Remember to upload the unzipped CSV to the folder section on the left.

In [None]:
# Your code here

**Familiarize yourself with the dataset. What columns are there, what data types are present? What does a row represent? What time period does the dataset cover?**

In [None]:
# Your code here

## Visualizing with Pandas
The quickest way to create a visualization is to use `pandas` directly for it. This allows you to generate charts with a single line of code.

Later, we will create more complex representations using `matplotlib` and `seaborn` (two additional packages).

We will learn these four most common visualizations:
- Histogram
- Bar chart
- Line chart
- Scatter plot

In [None]:
df.head()

### Histogram
For example, we can visualize the distribution of age across all modern Olympic participants. To do this, we use a *histogram*.

In [None]:
df.Age.plot(kind="hist")

We can refine this representation a bit more by specifying additional options (called *arguments*) in the function call. The many possible arguments can be found in the [documentation](https://pandas.pydata.org/docs/reference/api/pandas.DataFrame.hist.html) of the function.

In [None]:
df.Age.plot(
    kind="hist",
    bins=77, #int(df.Age.max() - df.Age.min()),
    grid=True,
    figsize=(12, 6),
    title="Distribution of age across all Olympic participants from 1896-2016",
    xlabel="Age",
    ylabel="Count",
    xticks=list(range(10, 100, 5)) #list(range((int(df.Age.min())), int(df.Age.max()), 5))
    )

### Bar Chart
If we want to display frequencies per category, we can use a bar chart:

In [None]:
# Note that we are combining multiple operations after each other.
# This is possible because each function (or filter in other cases) returns a dataframe
# We can always apply another function on a given dataframe
df.Sport.value_counts().sort_values().plot(kind="barh", figsize=(6, 12), grid=True, title="Number of Athletes per Sport (1896-2016)")

### Line Chart
Line charts are mainly used when changes over time need to be displayed. The x-axis is usually a time period.

For example, we can examine whether the average height has changed over time.

**Do you have a guess?**

*Note:* This uses a more advanced technique called `.groupby()` which we did not cover in this tutorial.

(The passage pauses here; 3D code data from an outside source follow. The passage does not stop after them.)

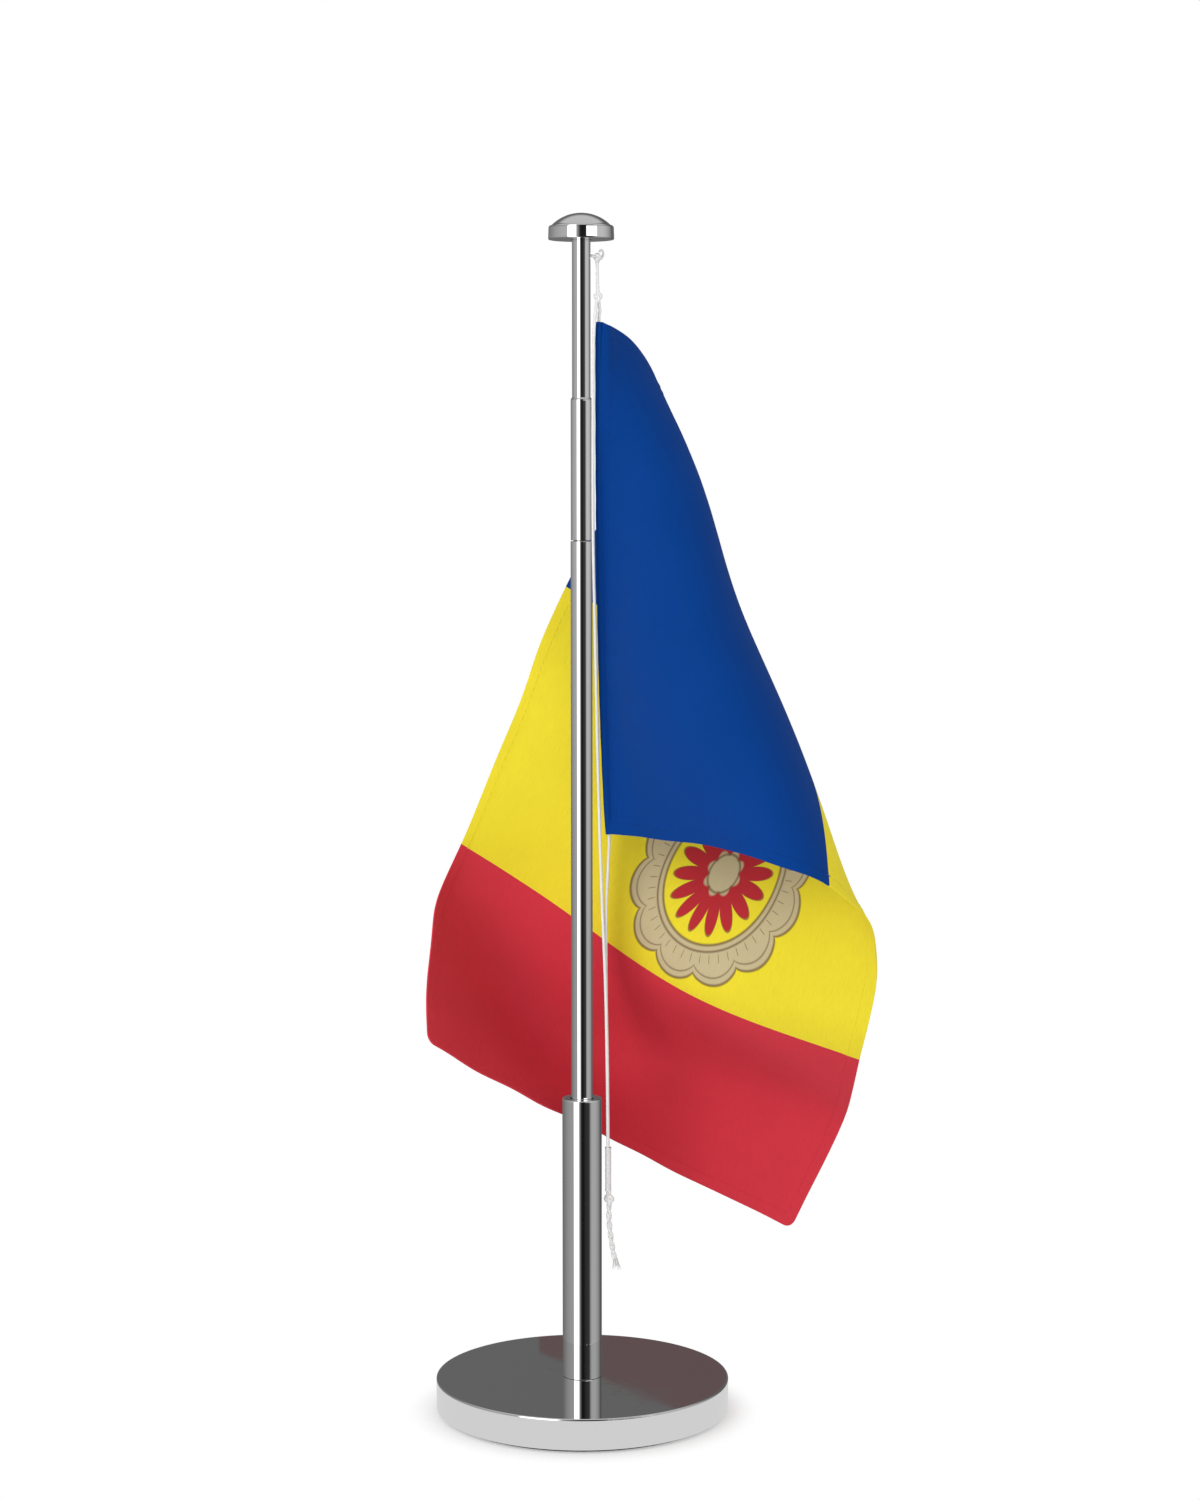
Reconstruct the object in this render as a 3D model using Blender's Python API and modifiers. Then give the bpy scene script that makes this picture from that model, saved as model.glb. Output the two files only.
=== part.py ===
"""Desk flag stand: chromed disc base, socket tube, two-part mast, telescoping top tube with cap, halyard and flag.

Run with blender --background --python part.py, or from Blender's text editor. Metres, +Z up.
The origin is on the desk, on the mast's axis. The mast and the top tube each slide along Z and turn about Z.
"""
import math

import bmesh
import bpy
import numpy as np

# Base and socket
DISC_R = 0.044
DISC_TOP = 0.0104
DISC_BOTTOM = 0.0011
DISC_EDGE = 0.0003
PAD_R = 0.0415
PAD_THICK = 0.0008
SOCKET_R = 0.0059
SOCKET_BORE = 0.0049
SOCKET_TOP = 0.0955
SOCKET_LIP_BORE = 0.0036
SOCKET_LIP = 0.0022
INSERT_TOP = 0.0183

# Mast
MAST_R = 0.0032
MAST_BORE = 0.0026
MAST_FOOT = 0.0366
SEAM = 0.2615
UPPER_R = 0.00313
UPPER_BORE = 0.00288
UPPER_TOP = 0.3031
MOUTH_BORE = 0.00278

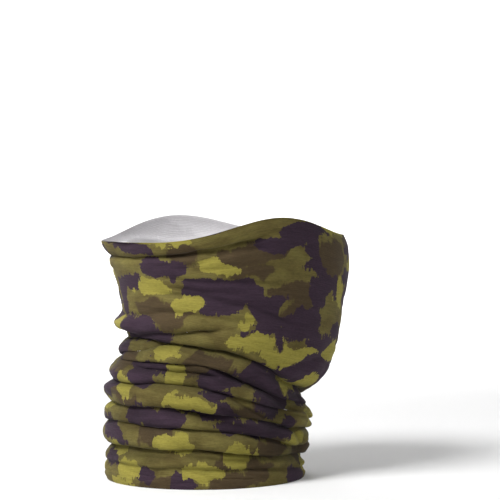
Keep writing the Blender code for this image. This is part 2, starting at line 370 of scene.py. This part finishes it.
def buildTube(outside, inside):
    shape = gaiterShape
    degrees, height, level, x, y, outX, outY, inward, down = tubeSurface()
    rows, columns = x.shape[0], x.shape[1] - 1
    gathered = smoothStep((126 - height) / 40)
    waves = np.array([[ripples(x[r, c], y[r, c], level[r, c]) for c in range(columns)]
                      for r in range(rows)])
    waves = np.concatenate([waves, waves[:, :1]], axis=1)
    wave = waves[:, :, 0] * (0.5 + 0.9 * gathered) - waves[:, :, 1] * (0.25 + 0.75 * gathered)
    edgeFade = smoothStep(height / 5)
    push = (wave - inward) * edgeFade
    px, py = x + outX * push, y + outY * push
    pz = height - down * edgeFade - 0.25 * wave * edgeFade
    # no fold hangs further over the one below it than this
    pz = np.maximum(pz, np.maximum.accumulate(pz, axis=0) - shape["overhang"])
    # soften the points where folds meet
    for ironed in range(shape["ironing"]):
        for grid in (px, py, pz):
            grid[1:-1] = (grid[:-2] + 2 * grid[1:-1] + grid[2:]) / 4
            ring = grid[:, :-1]
            grid[:, :-1] = (np.roll(ring, 1, axis=1) + 2 * ring + np.roll(ring, -1, axis=1)) / 4
            grid[:, -1] = grid[:, 0]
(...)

Essentially we calcualte a value (e.g. average athelete height) per group (e.g. per year). Don't worry about the details. If you are curious to learn this powerful method, read the [documentation](https://pandas.pydata.org/docs/dev/reference/api/pandas.DataFrame.groupby.html), [official explanation](https://pandas.pydata.org/pandas-docs/stable/user_guide/groupby.html) or use an AI assistant of your choice to learn about the concept.

In [None]:
# These data we want to visualize
df.groupby("Year").Height.mean()

There doesn't seem to be a strong trend. The fluctuation in the first year could be due to measurement errors. Otherwise, the variations are marginal.

I had expected that with the increasing inclusion of female athletes, the average height would decrease. This doesn't seem to be the case.

In [None]:
df.groupby("Year").Height.mean().plot(kind="line", title="Average Height over Time")

Next, let's see if the gender ratio has changed over time.

In [None]:
# We'll save our intermediate data
df_gender = df.groupby("Year").Gender.value_counts(normalize=True).reset_index()
df_gender

Indeed, the proportion of women increases to nearly 50%.

In [None]:
# We filter the intermediate data before visualizing
df_gender[df_gender.Gender == "F"].plot(kind="line", x="Year", y="proportion", title="Proportion of Female Athelets at Olympic Games (1896-2016)")

It is possible that athletes have become taller over time, but this effect is compensated by the larger proportion of women.

To investigate this, we can display the average height by gender over time.

In [None]:
# Again, we save some intermediate transformations
df_gender_height = df.groupby(["Year", "Gender"]).Height.mean().unstack(level="Gender")
df_gender_height.head(10)

Here, we can indeed see a slight upward trend for each gender.

In [None]:
df_gender_height.plot(kind="line", title="Average Height per Gender over Time")

### Scatter Plot
Scatter plots are especially useful when the distribution of two continuous variables needs to be plotted simultaneously.


In [None]:
df.head()

This plot helps us understand the expected relationship between height and weight. Additionally, a scatter plot like this helps identify outliers more easily. There are some athletes who stand out from the large cluster because they are particularly heavy without being tall, or particularly tall without being heavy.

In [None]:
df.plot(kind="scatter", x="Height", y="Weight")

## Now it's your turn!
Use the techniques shown above to create your own visualizations. Follow these five steps:

1) **Ask the right question:** Every good visualization starts with an interesting question. Think about what you want to learn from the dataset.

2) **Choose the right visualization:** Different visualizations are suitable for different data. How many dimensions do you want to display? Are your variables categorical or continuous? Adapt the type of representation to your data.

3) **Prepare the data correctly:** Most of the time, you need to reshape the raw data to effectively display it. This includes filtering and aggregating the data until it is in the right form for representation.

4) **Create the visualization correctly:** The majority of the work is already done. Now it's about styling the visualization correctly so that it is easy to read and highlights the important conclusions.

5) **Interpret the visualization correctly:** What does your visualization show? Does it answer your question? Are the results surprising? What other representations might explain the surprising results?


**Ask & answer 3-5 interesting questions using visualizations**

In [None]:
# Your code here

In [None]:
# Your code here

In [None]:
# Your code here

In [None]:
# Your code here

In [None]:
# Your code here